Elève en 1ère S à Descartes, Louise explique avoir obtenu l’accord de son proviseur pour aller expliquer ce que prévoit le texte dans les classes, pendant les cours. Une loi qu’elle a lu en intégralité et dans laquelle elle reconnait quelques avancées comme la possibilité offerte aux pères de prendre plus facilement des congés parentaux. En revanche, de nombreux points la font bondir comme les nouvelles règles autour des heures supplémentaires : “il y a de bonnes choses mais si c’est pour se faire exploiter en échange ce n’est pas possible.” Et elle regrette que ceux qui ont déjà un travail ne se sentent pas assez concernés…

Un peu à l’écart du cortège, nous abordons également deux étudiants en droit. Et ils ne comprennent pas leurs camarades : “cette loi sera utile, nécessaire. Mon frère a 21 ans et il est autoentrepreneur. Aujourd’hui, il ne peut pas recruter. Mais le texte lui permettrait d’embaucher plus facilement, avec moins de craintes en cas de difficultés économiques. Mais ça ne veut pas dire pour autant qu’il va licencier.”

Leur opinion : “quoi qu’il arrive nous sommes dans un monde libéral dans lequel la France prend du retard. François Hollande a beaucoup de courage de lancer cette réforme.
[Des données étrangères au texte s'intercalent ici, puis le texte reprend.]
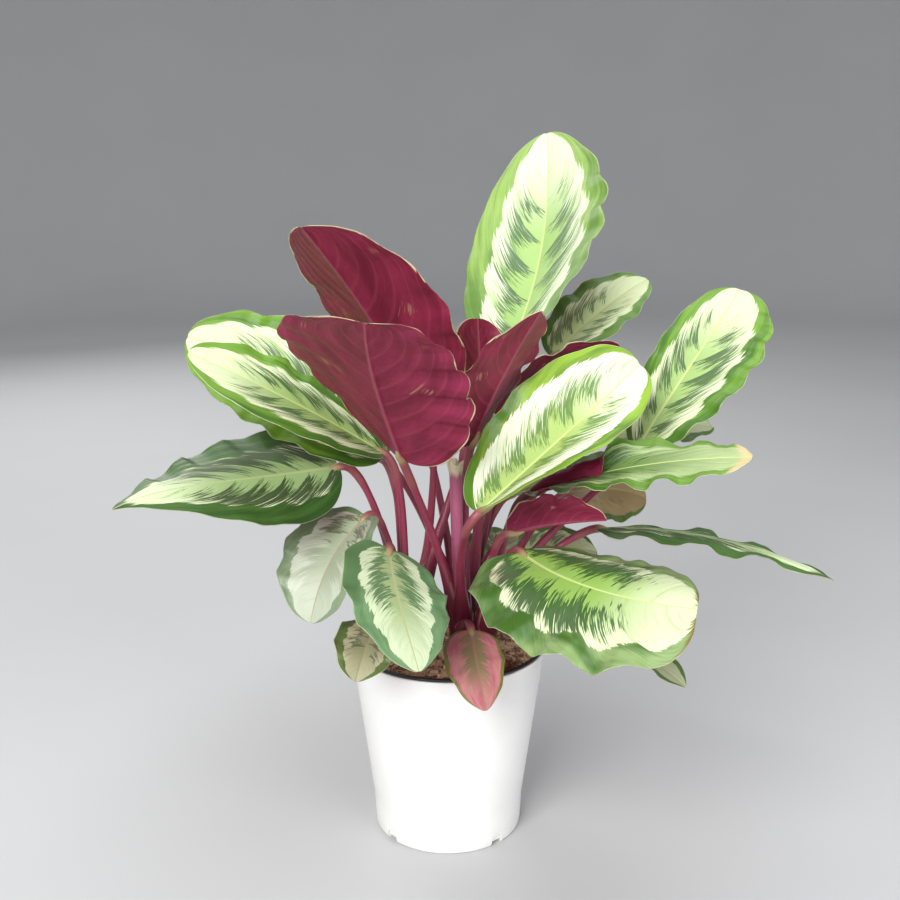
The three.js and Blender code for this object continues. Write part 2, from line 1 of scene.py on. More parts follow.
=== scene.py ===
"""A potted calathea: waved, feather-patterned blades on maroon petioles, rooted in coir in a black
growing pot that stands in a white one. Shapes are worked out in millimetres and degrees, and
smooth_mesh() turns millimetres into metres. Places, sizes and directions are those of the part's
source. The blades' thickness, scallops and midrib ridge, the petioles' sheaths and all that is
finer than the solids are the scene's own."""

from functools import partialmethod

import bpy
import numpy as np
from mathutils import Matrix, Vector


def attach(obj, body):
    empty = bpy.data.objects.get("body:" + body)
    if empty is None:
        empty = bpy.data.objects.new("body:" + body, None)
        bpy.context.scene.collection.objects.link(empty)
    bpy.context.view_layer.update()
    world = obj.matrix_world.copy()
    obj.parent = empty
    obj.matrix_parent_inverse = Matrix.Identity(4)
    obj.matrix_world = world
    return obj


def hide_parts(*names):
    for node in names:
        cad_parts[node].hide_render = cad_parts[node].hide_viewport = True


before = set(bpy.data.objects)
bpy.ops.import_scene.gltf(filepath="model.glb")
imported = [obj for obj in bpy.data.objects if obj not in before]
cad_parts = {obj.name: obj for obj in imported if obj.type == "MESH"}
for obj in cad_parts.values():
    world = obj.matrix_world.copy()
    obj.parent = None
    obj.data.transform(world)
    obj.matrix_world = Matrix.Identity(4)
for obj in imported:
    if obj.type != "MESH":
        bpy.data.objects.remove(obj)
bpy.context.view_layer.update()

MM = 0.001

# The two pots.
POT_HEIGHT = 150
POT_RIM_RADIUS = 75
POT_FOOT_RADIUS = 57.5
POT_FOOT_HEIGHT = 25
POT_SHOULDER_RADIUS = 58.5
POT_WALL = 2
POT_FLOOR = 3
POT_FOOT_CHAMFER = 2.5
PAD_RADIUS = 30
GROOVE_OUTER_RADIUS = 50
GROOVE_DEPTH = 1.2
NOTCH_COUNT = 4
NOTCH_WIDTH = 11
NOTCH_HEIGHT = 8
NOTCH_DEPTH = 7
NOTCH_TURN = -4
GAP = 0.3
LINER_WALL = 1.2
LINER_LIP = 2
LINER_LIP_ROUND = 0.6
POT_SIDES = 192
LINER_SIDES = 160
HUB = 0.5  # radius of the innermost ring of a turned piece

# The coir fill.
SOIL_LEVEL = 143
SOIL_BUMP = 1
SOIL_EDGE_DROP = 4
SOIL_EDGE_WIDTH = 12
CHIP_COUNT = 620
FIBRE_COUNT = 420
SOIL_SIDES = 144
SOIL_RINGS = 66
SCATTER_INSET = 3  # how far chips and fibres start from the growing pot's wall
CHIP_SMALLEST = 1.4  # half the length of the smallest chip
CHIP_RANGE = 3.2  # what the largest adds to that
CHIP_ROUGHNESS = 0.22
FIBRE_SHORTEST = 3  # half the length of the shortest fibre
FIBRE_RANGE = 9
COIR_SEED = 77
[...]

Avec un gouvernement de droite, il y aurait eu des grèves pendant un mois. Seul un gouvernement de gauche peut espérer la faire passer. Certes, le texte n’est pas favorable au milieu de l’industrie, celui-là même qui se mobilise le plus dans la rue, mais la France a abandonné l’industrie depuis bien longtemps déjà, depuis Mitterrand. Mes jeunes ne sont pas prêts au changement et surtout pas bien informés sur tout ça. Il faut pousser les gens à être plus créatifs. De plus, on sait comment ça se passe : une fois votée, la loi sera modifiée par des lois organiques, en fonction de l’application. Elle va s’adapter.”